One of the most powerful concepts in AI agents: Voyager
Not even half a year ago, a revolutionary paper was released in the field of autonomous agents research that, in my opinion, hasn’t gotten enough attention given the magnitude of impact it will have. I’m talking about VOYAGER: An Open-Ended Embodied Agent with Large Language Models.
The authors from NVIDIA, Caltech, UT Austin, Stanford, UW Madison, including Jim Fan, have built an agent that can teach itself to play Minecraft. How does it work?
Explore the world, and whenever you find yourself in a new situation, reason about the situation and come up with an idea of what tool to build or use.
Try to use or build the tool. At this point, they have an iterative algorithm, which tries over and over, with the agent self-verifying if the tool was successfully created or the action successfully performed. Example for this: Reasoning: Since you have a wooden pickaxe and some stones, it would be beneficial to upgrade your pickaxe to a stone pickaxe for better efficiency. Task: Craft 1 stone pickaxe.
Once the agent verifies that it successfully performed the task, it will save it in a skill library.

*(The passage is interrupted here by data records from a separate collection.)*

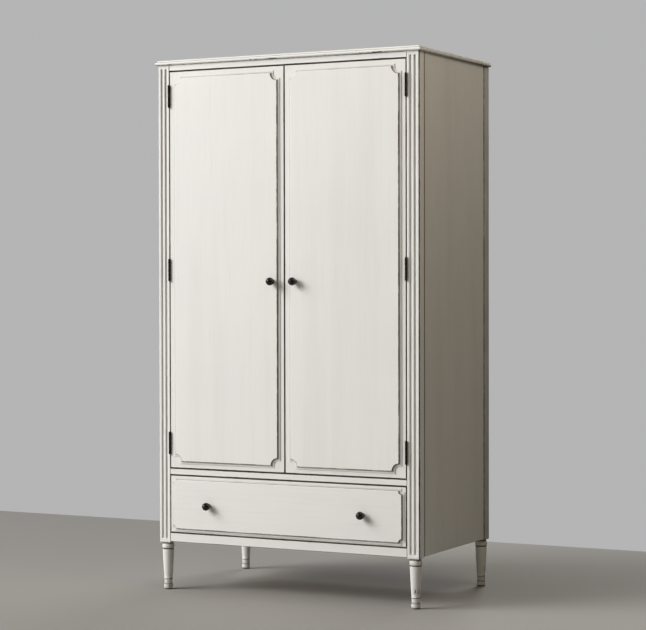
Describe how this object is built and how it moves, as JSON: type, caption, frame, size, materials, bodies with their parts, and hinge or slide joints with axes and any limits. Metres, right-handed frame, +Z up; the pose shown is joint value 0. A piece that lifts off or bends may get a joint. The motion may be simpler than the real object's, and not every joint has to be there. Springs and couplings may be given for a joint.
{
  "type": "armoire",
  "caption": "Free-standing armoire on turned legs: paired hinged doors with raised, scoop-cornered panels over a full-width drawer, with a hanging rod and hat shelf inside.",
  "frame": {"origin": "on the floor, under the centre of the whole armoire's bounding box, door and drawer knobs included", "axes": "+Z up; the doors and the drawer face -Y; +X is to the right of a person facing the doors"},
  "size_m": [1.021, 0.6366, 1.855],
  "materials": {
    "painted_wood": "antique white brushed paint, satin, rubbed to brown wood along the edges",
    "inside_wood": "clear-sealed wood, matt",
    "blackened_metal": "blackened, low sheen",
    "rod_metal": "brushed"
  },
  "bodies": {
    "carcass": {"top_board": "painted_wood", "front_left_post": "painted_wood", "front_right_post": "painted_wood", "rear_left_post": "painted_wood", "rear_right_post": "painted_wood", "top_front_rail": "painted_wood", "middle_front_rail": "painted_wood", "bottom_front_rail": "painted_wood", "back_top_rail": "inside_wood", "back_bottom_rail": "inside_wood", "left_side_panel": "painted_wood", "right_side_panel": "painted_wood", "back_panel": "painted_wood", "cabinet_floor": "inside_wood", "hat_shelf": "inside_wood", "hanging_rod": "rod_metal", "left_rod_socket": "rod_metal", "right_rod_socket": "rod_metal", "left_drawer_runner": "inside_wood", "right_drawer_runner": "inside_wood", "front_left_leg": "painted_wood", "front_right_leg": "painted_wood", "rear_left_leg": "painted_wood", "rear_right_leg": "painted_wood", "left_door_catch": "blackened_metal", "right_door_catch": "blackened_metal", "left_lower_hinge_frame_leaf": "blackened_metal", "left_lower_hinge_pin": "blackened_metal", "left_middle_hinge_frame_leaf": "blackened_metal", "left_middle_hinge_pin": "blackened_metal", "left_upper_hinge_frame_leaf": "blackened_metal", "left_upper_hinge_pin": "blackened_metal", "right_lower_hinge_frame_leaf": "blackened_metal", "right_lower_hinge_pin": "blackened_metal", "right_middle_hinge_frame_leaf": "blackened_metal", "right_middle_hinge_pin": "blackened_metal", "right_upper_hinge_frame_leaf": "blackened_metal", "right_upper_hinge_pin": "blackened_metal"},
    "left_door": {"left_door": "painted_wood", "left_door_raised_panel": "painted_wood", "left_door_knob": "blackened_metal", "left_door_strike": "rod_metal", "left_lower_hinge_door_leaf": "blackened_metal", "left_middle_hinge_door_leaf": "blackened_metal", "left_upper_hinge_door_leaf": "blackened_metal"},
    "right_door": {"right_door": "painted_wood", "right_door_raised_panel": "painted_wood", "right_door_knob": "blackened_metal", "right_door_strike": "rod_metal", "right_lower_hinge_door_leaf": "blackened_metal", "right_middle_hinge_door_leaf": "blackened_metal", "right_upper_hinge_door_leaf": "blackened_metal"},
    "drawer": {"drawer_front": "painted_wood", "drawer_raised_panel": "painted_wood", "drawer_left_side": "inside_wood", "drawer_right_side": "inside_wood", "drawer_back": "inside_wood", "drawer_bottom": "inside_wood", "drawer_left_knob": "blackened_metal", "drawer_right_knob": "blackened_metal"}
  },
  "joints": [
    {"name": "left_door_hinge", "type": "hinge", "parent": "carcass", "child": "left_door", "pos_m": [-0.4565, -0.28195, 1.1225], "axis": [0, 0, -1], "range_deg": [0, 170]},
    {"name": "right_door_hinge", "type": "hinge", "parent": "carcass", "child": "right_door", "pos_m": [0.4565, -0.28195, 1.1225], "axis": [0, 0, 1], "range_deg": [0, 170]},
    {"name": "drawer_slide", "type": "slide", "parent": "carcass", "child": "drawer", "axis": [0, -1, 0], "range_m": [0, 0.4]}
  ]
}
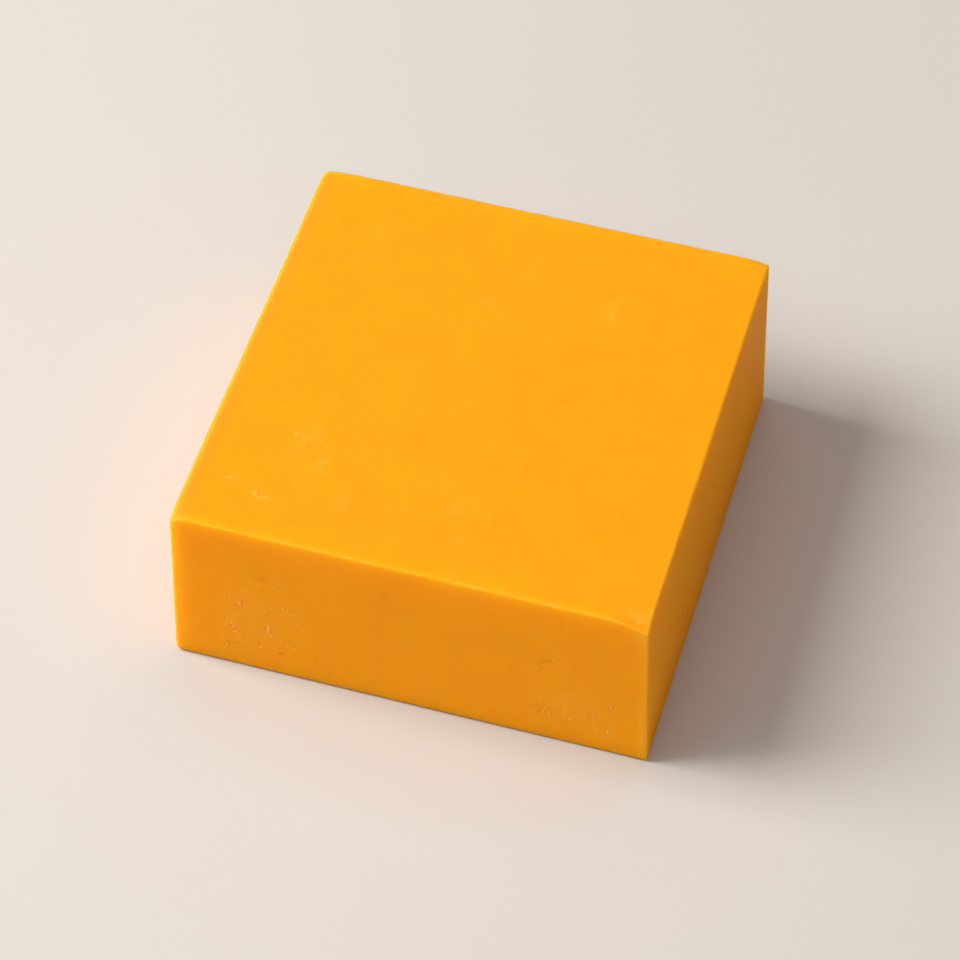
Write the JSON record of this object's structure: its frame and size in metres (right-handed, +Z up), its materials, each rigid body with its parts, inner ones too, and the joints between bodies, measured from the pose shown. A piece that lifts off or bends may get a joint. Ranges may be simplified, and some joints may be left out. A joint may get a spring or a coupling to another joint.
{
  "type": "cheddar block",
  "caption": "Low, nearly square block of orange cheddar cut from a larger pressed block, with soft edges and slightly leaning faces.",
  "frame": {"origin": "middle of the underside, on the surface that the block rests on", "axes": "+Z up, -Y out of the front face, +X out of the right face"},
  "size_m": [0.1028, 0.1044, 0.0442],
  "materials": {
    "cheddar": "satin"
  },
  "bodies": {
    "root": {"cheddar_block": "cheddar"}
  },
  "joints": []
}
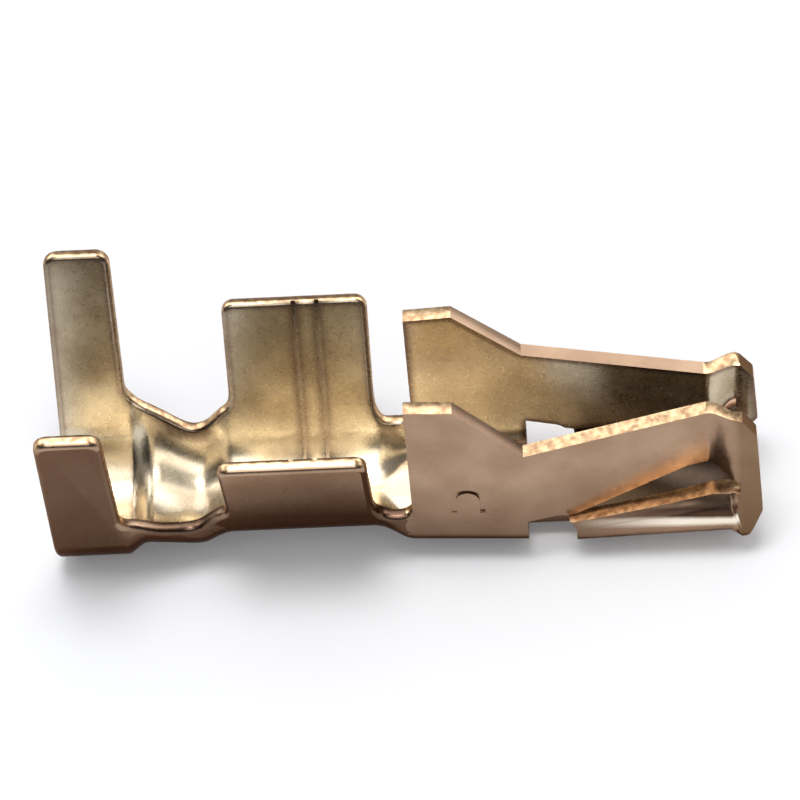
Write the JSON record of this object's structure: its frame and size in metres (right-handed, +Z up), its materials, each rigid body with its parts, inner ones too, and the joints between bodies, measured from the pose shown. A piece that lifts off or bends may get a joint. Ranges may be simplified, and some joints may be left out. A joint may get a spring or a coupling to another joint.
{
  "type": "crimp socket contact",
  "caption": "Stamped and formed brass socket contact with open wire and insulation crimp barrels, a square channel and two pinched arms that grip a square post.",
  "frame": {"origin": "middle of the footprint, on the plane through the lowest point, the underside of the insulation barrel", "axes": "+X towards the mating end, +Z up out of the open barrels, Y across"},
  "size_m": [0.015, 0.0054, 0.0059],
  "materials": {
    "plated_brass": "thin bright plating over brass, lightly tarnished and mottled, with bare sheared edges"
  },
  "bodies": {
    "root": {"socket_contact": "plated_brass"}
  },
  "joints": []
}
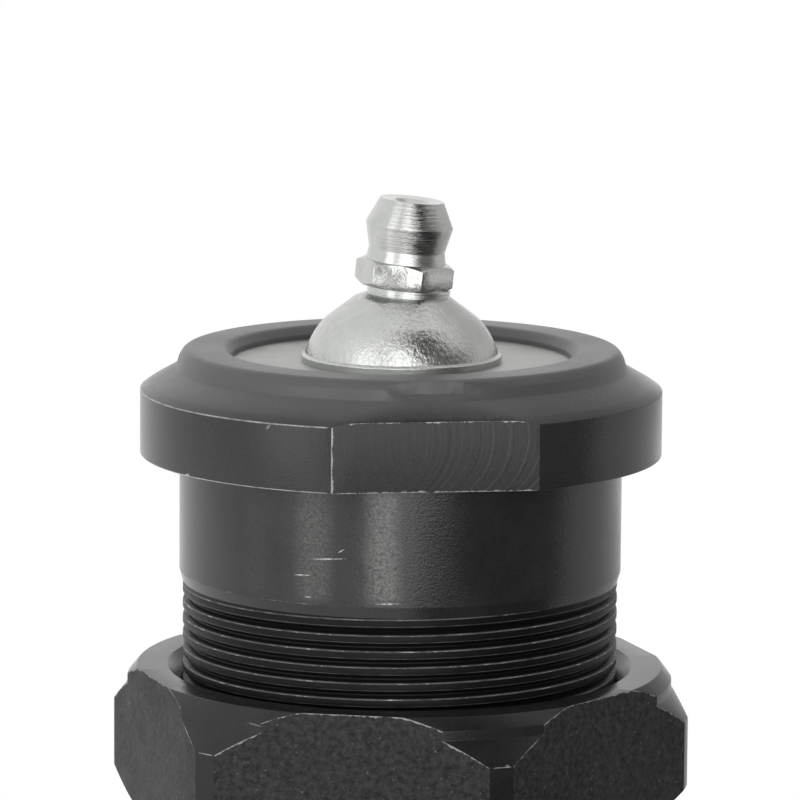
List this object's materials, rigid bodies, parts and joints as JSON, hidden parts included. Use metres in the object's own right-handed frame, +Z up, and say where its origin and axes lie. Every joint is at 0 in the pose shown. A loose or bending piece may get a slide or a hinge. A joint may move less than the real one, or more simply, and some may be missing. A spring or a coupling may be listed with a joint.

The next time the agent faces a similar situation, it can take the skill from the library instead of having to create it again.
It uses GPT-4 as its reasoning engine. With this simple mechanism, Voyager was able to beat the state of the art by orders of magnitude. It allows the agent to explore the world in a self-supervised fashion without the need for human intervention.
Now the obvious question is - where else can one apply the Voyager approach? Robotics, Healthcare, Education, Environmental Tracking, Smart Home assistants - the possibilities are endless.
For a good reason, this paper won the NeurIPS Outstanding Paper Award.